72 F. Our heat advisory has been lifted. Today’s high will be 95, compared to yesterday, which was, what, 95? Today’s low was 59 while yesterday’s low was 61.

I took some time out this morning to check on wildlife warnings. An abundance of bears, and aggressive deer are being reported. No cougars this year (so far). Nothing reported in our immediate neighborhood.

It ain’t over, but out there in G7 land, Trump isn’t looking good. In fact, his appearance makes President Biden’s end of term appearances fantastic in comparison. President Biden looked trim but old; Trump looks old, tired, obese, weary, and depressed.

Trump and MAGA Are Getting Crushed

Lot of noise about the terrible deal Trump made is circulating. As expected, Trump is threatening to start bombing Iran again if the progress he wants isn’t made. So much peace!

Bombing Iran must be kept as an option because Trump is running out of options. He has so much losing going on that Operation Epic LOOK — SQUIRREL! is in danger of collapsing in a puddle of orange. The ballroom keeps getting negative price. The Lincoln Memorial Reflecting Pool is sadly reflecting Trump’s poor taste and low abilities, and looks pretty damn ugly. Trump’s Iran War deal seems like a shoddy temper tantrum that brought nothing of value to the world. And prices remain up.

Your Trump Quote(s) of the Day:

Just another reminder of all the things Trump claimed and promised and failed to do.

Today’s music came about from doing happy dances to things going wrong for Trump. Quick mental flash: I know some readers would say, well, then, you don’t like America if you wish things bad for Trump, because he’s our President.

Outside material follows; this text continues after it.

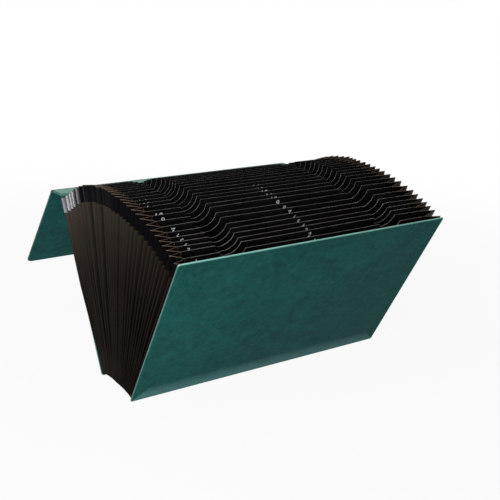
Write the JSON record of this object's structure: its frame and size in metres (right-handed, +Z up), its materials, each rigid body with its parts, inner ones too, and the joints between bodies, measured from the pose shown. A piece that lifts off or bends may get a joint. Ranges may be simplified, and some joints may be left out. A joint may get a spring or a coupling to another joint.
{
  "type": "expanding file folder",
  "caption": "Expanding file folder standing fanned open: pleated pockets with notched dividers between stiff leatherette covers, and a hinged closing flap.",
  "frame": {"origin": "on the surface that the covers stand on, under the middle of the whole folder with its flap", "axes": "+X along the covers to the right seen from the front cover, +Y from the front cover to the flap, +Z up"},
  "size_m": [0.38, 0.4602, 0.2433],
  "materials": {
    "leatherette": "grained dark green leatherette with a satin sheen",
    "bellows_paper": "dark brown pleated kraft paper",
    "black_card": "matt black card with a grey cut edge",
    "glossy_tape": "glossy black tape"
  },
  "bodies": {
    "case": {"front_cover": "leatherette", "back_cover": "leatherette", "back_crease_hinge": "leatherette", "bellows": "bellows_paper", "left_top_tape": "glossy_tape", "right_top_tape": "glossy_tape", "front_end_sheet": "black_card", "back_end_sheet": "black_card", "divider_01": "black_card", "divider_02": "black_card", "divider_03": "black_card", "divider_04": "black_card", "divider_05": "black_card", "divider_06": "black_card", "divider_07": "black_card", "divider_08": "black_card", "divider_09": "black_card", "divider_10": "black_card", "divider_11": "black_card", "divider_12": "black_card", "divider_13": "black_card", "divider_14": "black_card", "divider_15": "black_card", "divider_16": "black_card", "divider_17": "black_card", "divider_18": "black_card", "divider_19": "black_card", "divider_20": "black_card", "divider_21": "black_card", "divider_22": "black_card", "divider_23": "black_card", "divider_24": "black_card", "divider_25": "black_card", "divider_26": "black_card", "divider_27": "black_card", "divider_28": "black_card", "divider_29": "black_card", "divider_30": "black_card"},
    "strip": {"spine_strip": "leatherette", "flap_crease_hinge": "leatherette"},
    "flap": {"closing_flap": "leatherette"}
  },
  "joints": [
    {"name": "back_crease", "type": "hinge", "parent": "case", "child": "strip", "pos_m": [0, 0.08397, 0.2102], "axis": [1, 0, 0], "range_deg": [-30, 145]},
    {"name": "flap_crease", "type": "hinge", "parent": "strip", "child": "flap", "pos_m": [0, 0.11792, 0.2083], "axis": [1, 0, 0], "range_deg": [-40, 65]}
  ]
}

Yeah, bullshit. He’s doing it for himself. Glorying himself. Disrupting because it arouses his hardcore supporters. They like it so Trump does it. Making them scream his name satisfies him, and provide succor about the real failure he’s shown himself again to be.

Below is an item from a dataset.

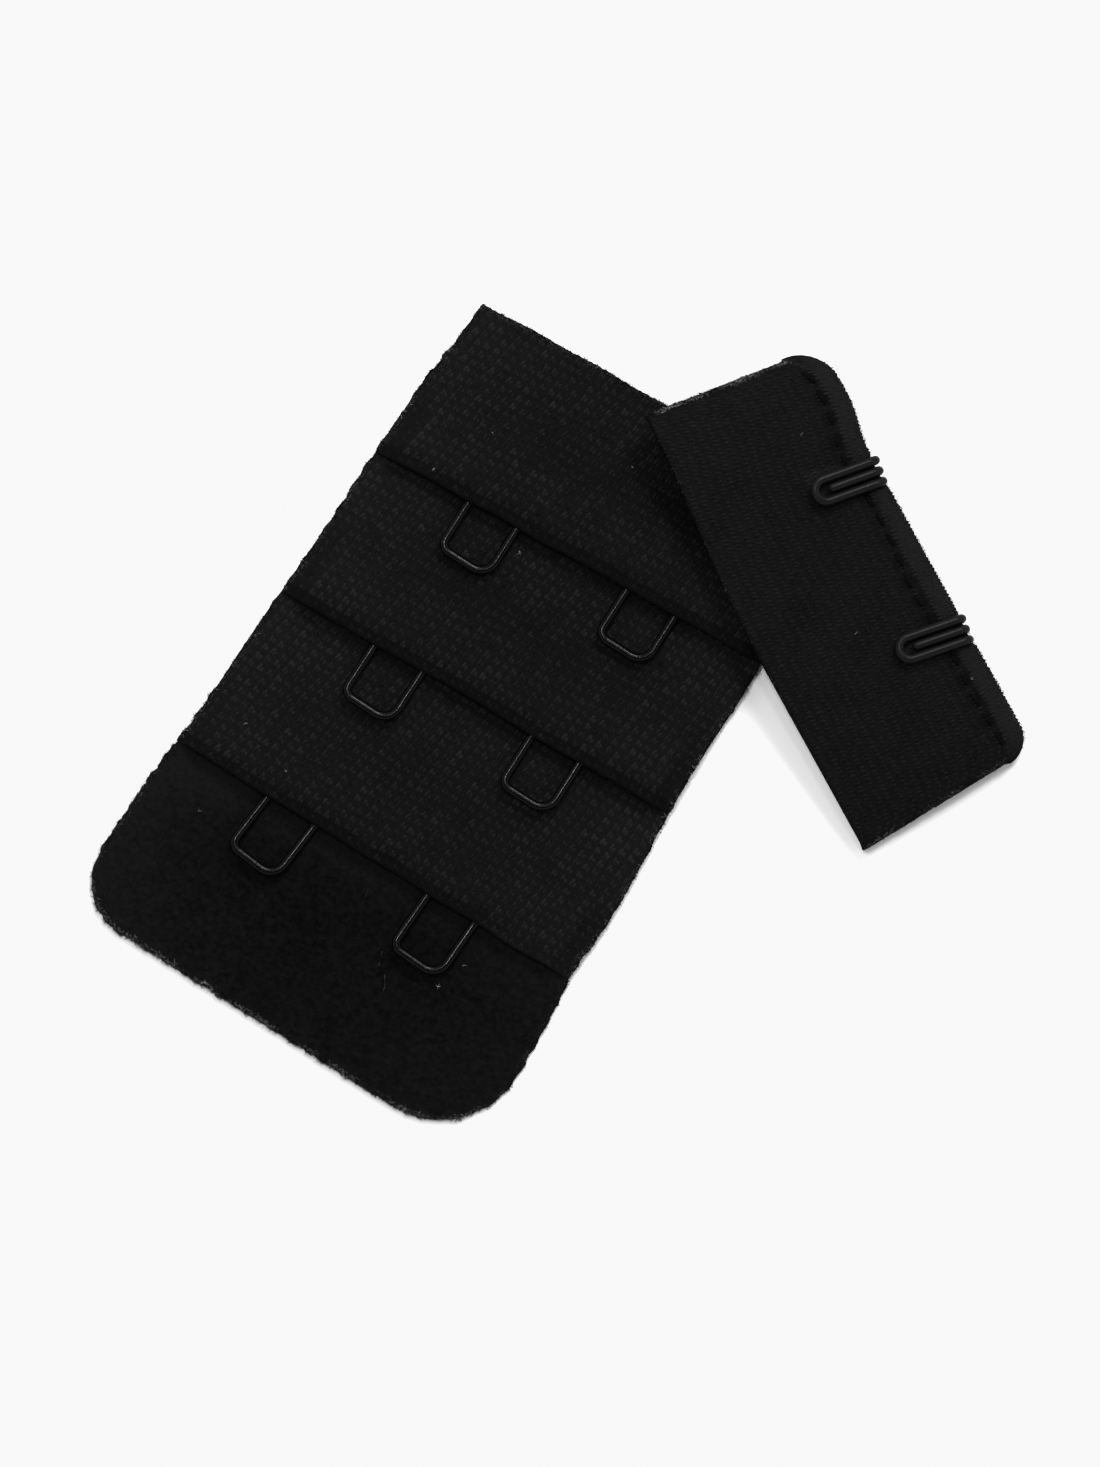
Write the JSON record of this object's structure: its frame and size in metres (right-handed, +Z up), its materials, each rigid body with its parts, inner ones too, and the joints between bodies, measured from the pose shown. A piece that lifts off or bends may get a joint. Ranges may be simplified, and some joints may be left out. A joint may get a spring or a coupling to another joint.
{
  "type": "hook and eye clasp",
  "caption": "Unfastened hook and eye closure for a back band: a plush-backed eye tape with folded flaps and wire eyes, and a folded hook tape with wire hooks.",
  "frame": {"origin": "middle of the eye tape's flat underside, halfway along its length and its width", "axes": "+Y up the eye tape towards its top edge, +X along its creases to the side where the hook tape lies, +Z up from the table"},
  "size_m": [0.0661, 0.0753, 0.0062],
  "materials": {
    "plush": "brushed black plush",
    "flap_knit": "black knit with small loops",
    "strip_knit": "fine black satin knit",
    "coated_wire": "satin black nylon coat on steel wire"
  },
  "bodies": {
    "root": {"eye_backing": "plush", "eye_flap_1": "flap_knit", "eye_flap_2": "flap_knit", "eye_flap_3": "flap_knit", "eye_1_left": "coated_wire", "eye_1_right": "coated_wire", "eye_2_left": "coated_wire", "eye_2_right": "coated_wire", "eye_3_left": "coated_wire", "eye_3_right": "coated_wire", "hook_tape": "strip_knit", "hook_upper": "coated_wire", "hook_upper_tongue": "coated_wire", "hook_lower": "coated_wire", "hook_lower_tongue": "coated_wire"}
  },
  "joints": []
}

So the song is “Don’t Dream” by Crowded House. Came to the morning mental music stream because I was thinking, yeah, don’t dream it’s over, a warning to myself. Trump is resilient. More Teflon than old Ronnie R. And MAGA is boneheaded, and the GOP are desperate. So, it’s not over till the fat orange guy is out of the White House.

Hope your dreams thrive and fly. Take care of you and yours.

Cheers

Monday’s Theme Music – Fight!

Ashland, southern Oregon – Monday, June 15, 2026.

Another hot day in the valley. Blue sky was tinged with smoke from a fire north of us. That smoke has receded.

The temperature now is 89 degrees. Today’s high will be 99 F.

A late start for me today, as we had Food & Friends deliveries. A sadly short list is one way to look at it, because we wonder, what happened to the people previously. On the other hand, less people need the service, right! At least in our area and the route we do. The truth is, we don’t know, and can only guess.

Mom’s home buyer backed out. The realtor ascribed it to cold feet as the reports and inspections had not even been completed. Our realtor is going to talk to the second-ranked buyer to see if they’re still interested.

Our big news is that Trump celebrated his 80th birthday and stayed awake! He held a UFC event, Operation Epic IT’S ALL ABOUT ME! on the White House south lawn, a solid performer under Operation Epic LOOK — SQUIRREL! umbrella of distractions.

Trump is a peace president. A violent blood fight at the home of We the People is a perfect demonstration of how much his words really mean.

Your Trump Quote of the Day:

When Trump said, “I would never condone violence,” it had an asterisk. Trump only condones violence to celebrate himself, to entertain himself, to distract others from his grift and corruption, have people riot and try to overturn the election, and to kill other people via the military to show how tough he is. Otherwise, he would never condone violence.

Trump says peace is at hand with Iran. I don’t believe him. He’s lied too many times to accept at face value.

News analysis of the peace deal with Iran shows that many of the goals Trump stated when he started the war is unmet.

Trump said that his war saved Israel from nuclear extinction. Trump also said that the bombings he ordered last June, 2025, destroyed Iran’s nuclear program. And he had already claimed victory dozens of times earlier this year. He claimed that the war would be over by April 22, 2026.

Trump always insists that everyone is lying, especially the media. “Fake news!” he shouts. Documentation shows he’s done it well over 1,000 times.

Yet, he wants us to believe them now, when they report that ‘he’s won’. How can we when he’s conditioned us to disbelieve everything being said?

Trump’s name has been removed from the Kennedy Center. The Epstein ballroom is still illegally under construction. There are stories that the work Trump had done at the Lincoln Reflecting Pool is shoddy and already coming apart. Just like his lies, isn’t it?

Let’s see how much he starts caring about inflation now that he’s declared his war with Iran over.

In honor of Trump’s White House fight, My Neurons summoned an old disco-oriented song to the morning mental music stream. Carl Douglas wrote and performed “Kung Fu Fighting” in August of 1974. A global hit, it was on the radio often and I heard it often as I finished high school, graduated, and joined the military. I always thought it a silly song but it hooks me with the lyrics and melody.

I hope your day comes with good news and a good life.

Got to run now. Two dental appointments. First in Medford, the next in Ashland. It’s all about my final implant, where the cyst was removed from my gums.